I looked at a list of the highest MLB career batting averages and was surprised to see so few switch hitters. The highest ranked switch hitters was some guy named Frankie Frisch at .316, or 68th all-time. Next was Chipper Jones at .310, or number 109 all-time. 3rd was Lance Berkman, at .304, #156. Only 2 switch hitters have lifetime batting averages over .305.
Since switch hitters have an advantage every at-bat, why so few on the list?
Part of it is switch hitting is a modern development. Averages were higher in Frisch’s day (1920s) but he was a rarity as a switch hitter. You haven’t had a .400 hitter since 1941, I’d have to look up Frisch’s contemporaries but there were several: Hornsby, Cobb, Terry. The entire National League hit over .300 in 1930.
Switch hitters are more common in recent days. Many teams try to have faster runners that are right handed learn to hit left handed to take advantage of their speed. Maury Wills was one of these. Bud Harrleson was another. Somethings it works, other times it doesn’t. Baseball statistician Bill James had an article once on how he thought the Kansas City Royals hurt U.L. Washington’s career by having him learn to hit left handed. Washington was a relatively well built man with some power right handed. But left handed (were he had
the majority of his at bats) he was a not very good slap hitter.
Many switch hitters also say it is possible to be in a hitting groove on one side and in a slump the other the same time. You end up seldom being in a hot streak.
How does that work, exactly? I’ve only ever batted from the left side, but I can tell you that being a step closer to first base seems to me to be more than outweighed by the fact that the left-handed batter’s body is mis-oriented for getting a quick start to first. It’s almost like a dance move shifting your body around to head in the right direction … If I was hoping to use speed to beat out throws to first & get infield hits, I feel like I’d rather hit right-handed & build up momentum right out of the batter’s box.
As has already been pointed out, there simply weren’t any switch hitters around when batting averages were REALLY high.
However, there’s also an element of selection bias here. Nobody, or at least damned few people, is a natural switch hitter. If a kid hits well from the right or left side, he (or she) will generally stick with it; why would Ted Williams want to have farted around learning to bat right handed when he was doing so well batting left? Switch hitting is a hard skill to learn, and so few successful hitters will bother. If you’re murdering every pitcher you see you’re not going to mess around with what works. The people who try switch hitting often do so because they’re NOT doing all that well, and are trying to see if they can enhance their hitting by getting the platoon advantage.

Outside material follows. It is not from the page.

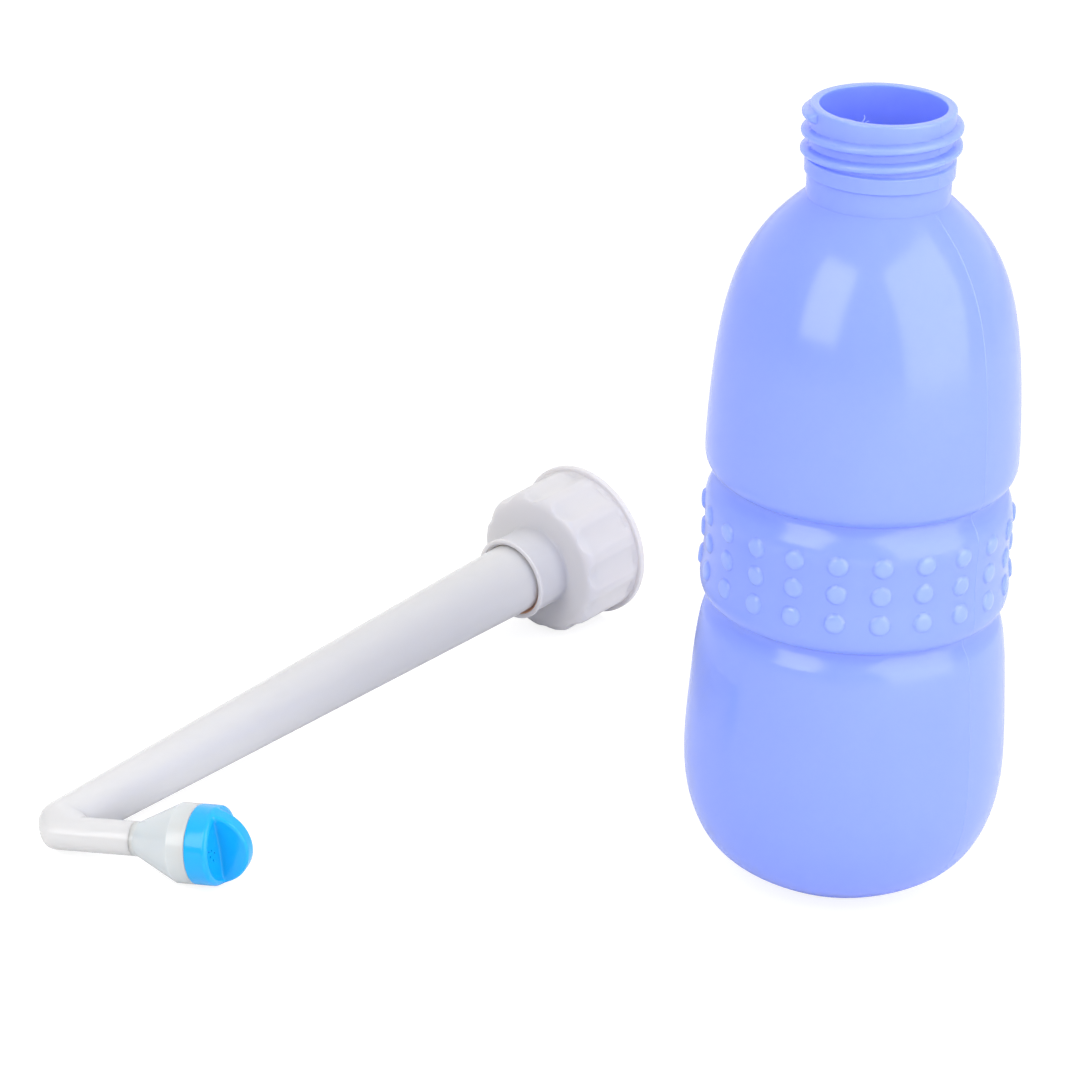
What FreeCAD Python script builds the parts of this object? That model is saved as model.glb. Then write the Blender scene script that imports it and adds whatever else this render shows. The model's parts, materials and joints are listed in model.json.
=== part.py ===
"""Squeeze rinse bottle, standing open, with its screw cap and bent spray spout lying beside it.

Millimetres, +Z up. The origin is the centre of the bottle's base, on the surface that the
bottle stands on and the cap and spout lie on. The bottle's axis is Z.

The cap, spout and nozzle are drawn in the cap's own frame: Z is the cap's axis, z = 0 is the
flange plane at its open end, and the spout bends towards +X. The nozzle is drawn about its own
axis, with z = 0 at the corner of the spout's bend. lying() then lays them all on the surface.
"""
import FreeCAD, Part
import math
import os

from FreeCAD import Placement, Rotation, Vector

# ---- bottle -------------------------------------------------------------------------------
WALL = 1.2                     # blow-moulded wall
BASE_RING_R = 15.0             # inner edge of the flat ring that the bottle stands on
BASE_R = 18.1                  # outer edge of that ring
PUSH_UP = 2.5                  # height of the hollow under the base
LOWER_BODY = [(26.8, 5.0), (32.6, 9.5), (37.5, 18.0), (39.8, 29.0), (39.9, 41.0),
              (39.1, 54.0), (38.1, 65.5), (37.5, 69.2), (36.6, 72.0), (35.1, 74.4)]
LOWER_GROOVE = (34.8, 76.0)    # radius and height of the bottom of each groove
BAND = [(36.9, 77.4), (37.85, 79.4), (38.05, 81.6), (37.5, 88.0), (37.4, 93.0), (37.55, 98.0),
        (37.65, 100.8), (37.2, 103.4), (36.2, 105.6), (34.9, 107.6)]
UPPER_GROOVE = (34.6, 109.0)
UPPER_BODY = [(36.7, 110.6), (37.85, 112.7), (38.15, 115.7), (38.05, 120.0), (37.2, 134.0),
              (35.5, 148.0), (31.3, 162.4), (24.6, 172.8)]
NECK_FOOT_Z = 180.0
NECK_R = 17.2
NECK_BORE_R = 15.05
NECK_RING_R = 17.9             # plain ring under the thread
NECK_RING_Z = (185.5, 189.5)
RIM_R = 17.3
RIM_Z = 202.2
RIM_ROUND = 0.5

DOT_COLUMNS = 22
DOT_FIRST_AZIMUTH = -54.98     # degrees from -Y towards +X
DOT_ROWS = [(85.16, 37.72), (92.5, 37.4), (99.84, 37.62)]    # height, and the band's radius there
DOT_R = 2.45
DOT_HEIGHT = 0.75
DOT_ROUND = 0.6
DOT_ROOT = 0.8                 # how deep each dot reaches into the wall

THREAD_PITCH = 4.5
NECK_THREAD_R = 19.1
NECK_THREAD_FRONT_Z = 196.5    # centre of the ridge at azimuth 0
NECK_THREAD_FROM = -500.0      # degrees of azimuth, from -Y towards +X
NECK_THREAD_TO = 298.0

# ---- screw cap ----------------------------------------------------------------------------
FLANGE_R = 22.4
FLANGE_THICK = 1.7
FLANGE_ROUND = 0.5
SKIRT_R = 21.1
CAP_BORE_R = 19.3
FRONT_Z = 21.2                 # outer face of the cap's end wall
SHOULDER_ROUND = 3.4
SEAT_Z = 17.9                  # inner face of the end wall, where the gasket sits
RECESS_R = 13.5                # recess in the end wall for the stop flange's ring
RECESS_Z = 19.25
COLLAR_R = 11.5
COLLAR_BORE_R = 10.65
LIP_R = 12.0
LIP_Z = 32.4
LIP_LONG = 1.0
FLUTES = 12
FLUTE_CUT_R = 16.0
FLUTE_DEPTH = 0.9
CAP_THREAD_CREST_R = 17.7
CAP_THREAD_START_Z = 3.4
CAP_THREAD_TURNS = 1.6

GASKET_R = (14.2, 18.9)
GASKET_THICK = 1.5

# ---- spout --------------------------------------------------------------------------------
BEND_Z = 205.3                 # corner of the centre line, above the flange plane
BEND_TURN = 113.6              # degrees the spout turns through
TUBE_LIP_R = 9.87              # outer radius where the tube leaves the cap
KNUCKLE_R = 6.2                # ball at the end of the long leg
KNUCKLE_BACK = 4.7             # its distance from the corner, along the long leg
STUB_START = 2.6               # distance from the corner to the start of the short leg
WEB_END = 8.0                 # how far along the short leg the bend's inner web reaches
WEB_INSET = 0.03               # its end stays this far inside the short leg
TUBE_WALL = 1.4
STOP_R = 13.1
STOP_Z = (15.5, 17.1)
STUB_END = 24.2                # end of the short leg, from the bend's corner
STUB_R = 4.4

RING_SECTION_R = 0.9           # o-ring behind the stop flange
RING_CLEARANCE = 0.08

# ---- nozzle, along its own axis from the bend's corner ---------------------------------------
HEAD_NECK_END = 25.5
HEAD_CONE_END = 37.1
HEAD_END = 41.9
HEAD_R = 10.15
HEAD_BORE_R = 8.9
HEAD_SPIGOT_R = 3.1
HEAD_SPIGOT_LONG = 5.0
HEAD_SPIGOT_BORE_R = 2.0
SNAP_DEPTH = 0.3
SNAP_LONG = 0.7
SNAP_Z = 40.6
PLATE_Z = (37.3, 38.6)
SEAL_Z = (38.6, 39.4)
PORT_R = 1.2
PORT_OFFSET = 4.6
KNOB_SKIRT_LONG = 6.1
KNOB_GAP = 0.08                # running clearance round the knob
KNOB_SLEEVE_BORE_R = 7.5
KNOB_WALL = 1.6
KNOB_ROUND = 1.3
KNOB_DISH_R = 8.6              # shallow dish in the knob's end, which leaves a rounded rim
KNOB_DISH_DEPTH = 0.4
FIN_HIGH = 7.7
FIN_HALF_WIDE = 9.85
FIN_THICK = 4.2
FIN_ROUND = 0.9
FIN_SCOOP_DEPTH = 0.7          # hollow in each side of the fin
FIN_SCOOP_HALF_WIDE = 8.4
FIN_TURN = 1.6                 # degrees the fin is turned about the nozzle's axis at rest
SPRAY_HOLE_R = 0.3
SPRAY_HOLES = [(-5.4, 1.7), (-4.0, 0.2), (-5.1, -1.3), (-6.4, 0.4), (-6.9, 2.2)]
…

Not necessarily. Most switch hitters have a difference in how the hit righty and lefty. They may be better hitting for average or power from one side or another. There is an advantage to picking up pitches, and the extra step toward first base does seem to help on close plays, but sometimes a hitter gives up power or average from the other side.
But also, in general, a really great hitter from one side probably isn’t going to try things from the other unless he started early (like Mickey Mantle).
Wouldn’t part of it be if you swing righthand the bat’s momentum carries your trunk and face towards third and you have to briefly reorient yourself to run to first while swinging lefthand hour arms/bats get you pointed to third.
Apparently one of the great unknowns in baseball is why you run to first and not to third, No one seems to know who made that decision.
Couldn’t it just be due to the fact that the vast majority of batters aren’t switch hitters?
I mean, if you have a much larger pool of non-switch hitters, then you’re more likely to find some extreme outliers in terms of batting ability in that pool than you are in the smaller pool of batters who are switch hitters.
I think he means why first base is on the right side and 3rd base is on the left side. If predominantly righties made the game, you’d think that the bases would have been flipped over.
The interesting question, it seems to me, is whether switch-hitting helps at all.
Most switch-hitters bat better from their “natural” side, and suffer a platoon decline from their “unnatural” side, same as right-naded or left-handed batters. I’d be surprised if the difference between these two sides was a whole lot smaller than it would be if they just batted from their natural side against all pitchers. Wally Backman, I can remember, batted from both sides of the plate, but he was only any good batting left-handed, and needed to be platooned for basically his entire career. You often hear of switch-hitters being turned around to face a left- (or right-)handed relief pitcher because “he’s much weaker as a left-handed batter,” leaving open the question of how much worse off he’d be if he batted right-handed vs. a righthanded pitcher.
Don’t know how we’d study this, exactly, but to me it’s an open question whether swtich-hitting does all that much for most switch-hitters.